Llegas
a un punto de tu vida en el que te cuestionas si lo que haces para vivir está
en consonancia con aquello que realmente te gustaría hacer. Trabajar en la
profesión que estudiaste no es sinónimo de felicidad. Ganar un dinero que antes
no tuviste (las propinas de diez soles te parecían exorbitantes en tu época de
colegial) no significa haber logrado el éxito. Hay un par de cuentos de
Somerset Maugham (París, 1874 – Niza 1965) que trata con bastante maestría este
problema vocacional: «La decadencia de Eduardo Barnard» y «La voz de
Israel».
Estás
solo en tu habitación, Lou Reed y los Velvet Underground de fondo, «Sunday
Morning», de preferencia; te confrontas.

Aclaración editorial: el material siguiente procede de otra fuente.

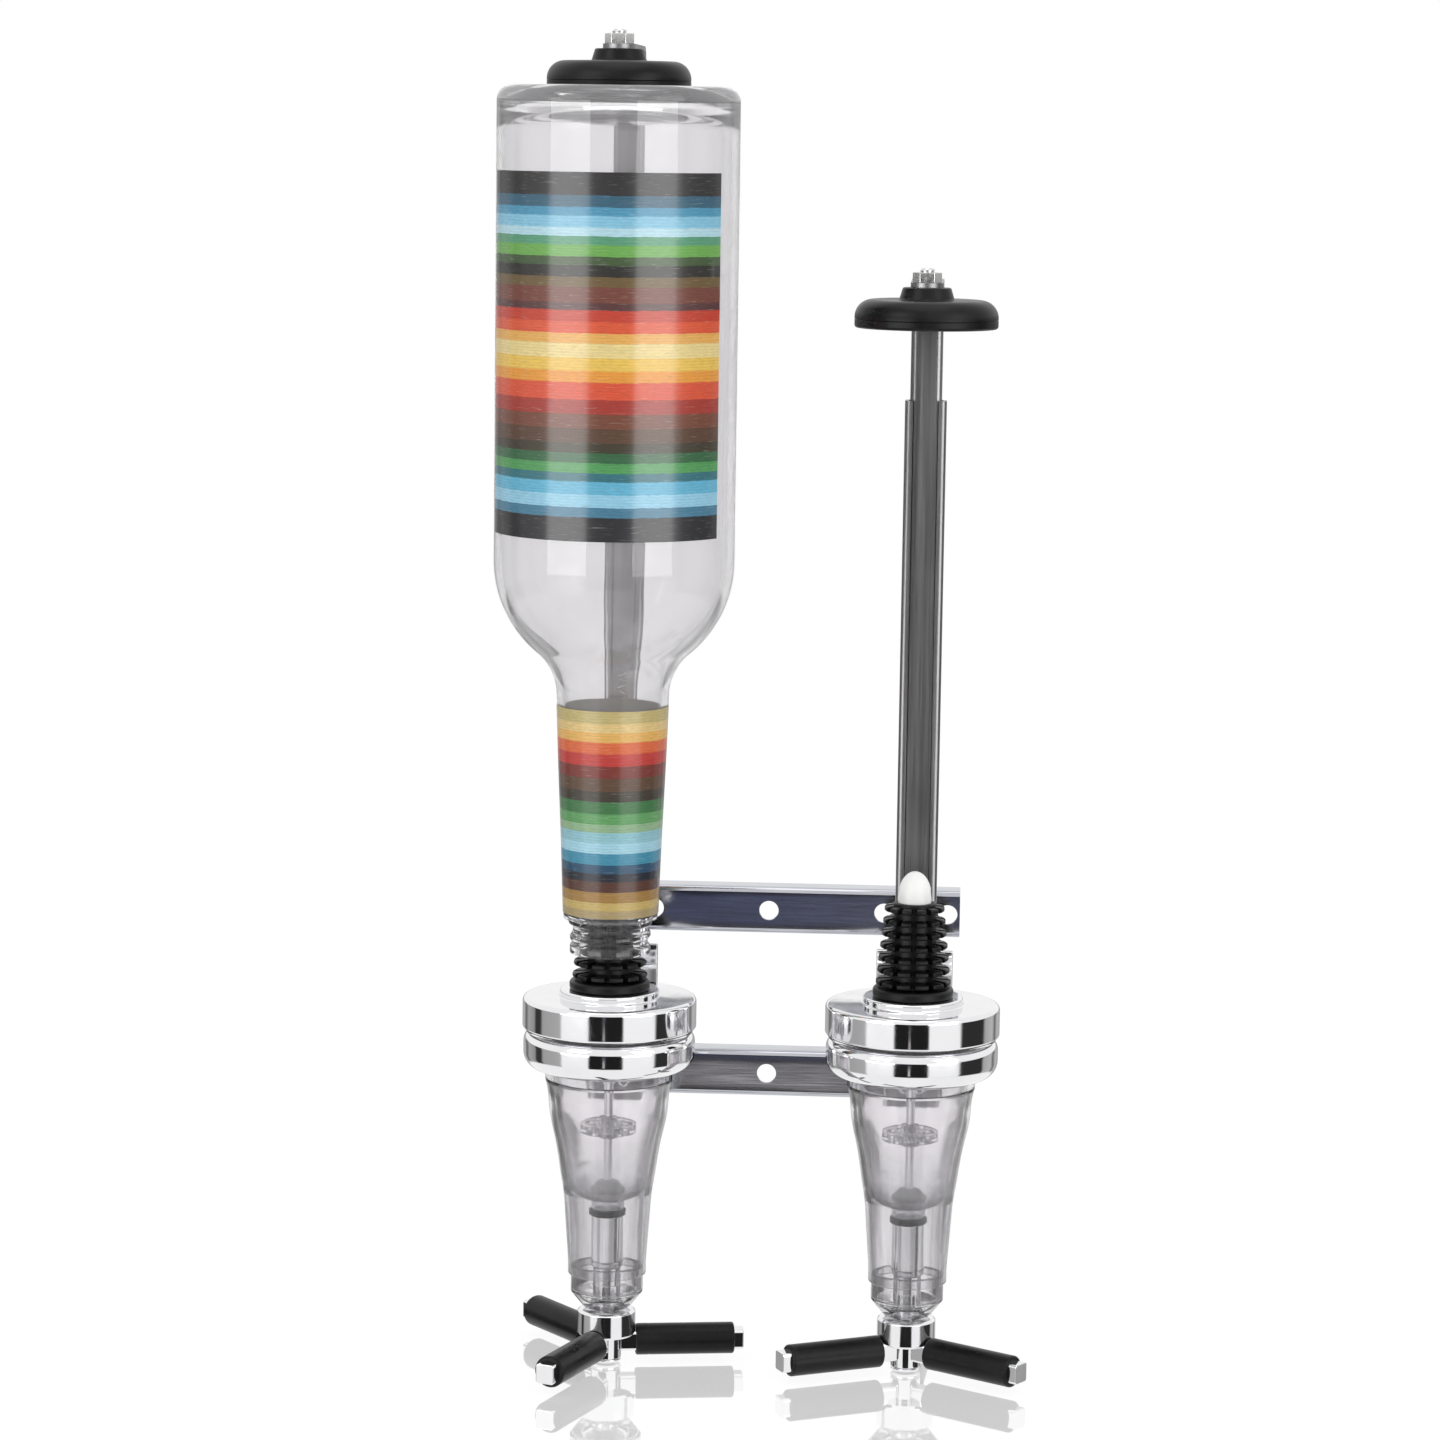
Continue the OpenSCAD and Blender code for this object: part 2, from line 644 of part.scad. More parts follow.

Como diría Vallejo, confías en ti, “en
ti solo”. Te preguntas: “¿Y si hago lo que realmente me gusta hacer, ganaré el
dinero que gano ahora? ¿Cómo mantendré a mi familia, cómo sustentaré los lujos
a los que estoy acostumbrado si renuncio a esta vida de mentira y me decido por
seguir el sendero de aquello que le da sentido a mi vida? ¿Es vivir dedicarse a
asuntos que no revisten mayor importancia para mí únicamente porque me pagan o
porque no puedo defraudar a las personas que cifran en mí sus esperanzas? ¿Hago
esto por mí o por los demás?” De las respuestas a las que arribes dependerá que
tengas paz durante lo que te resta por vivir.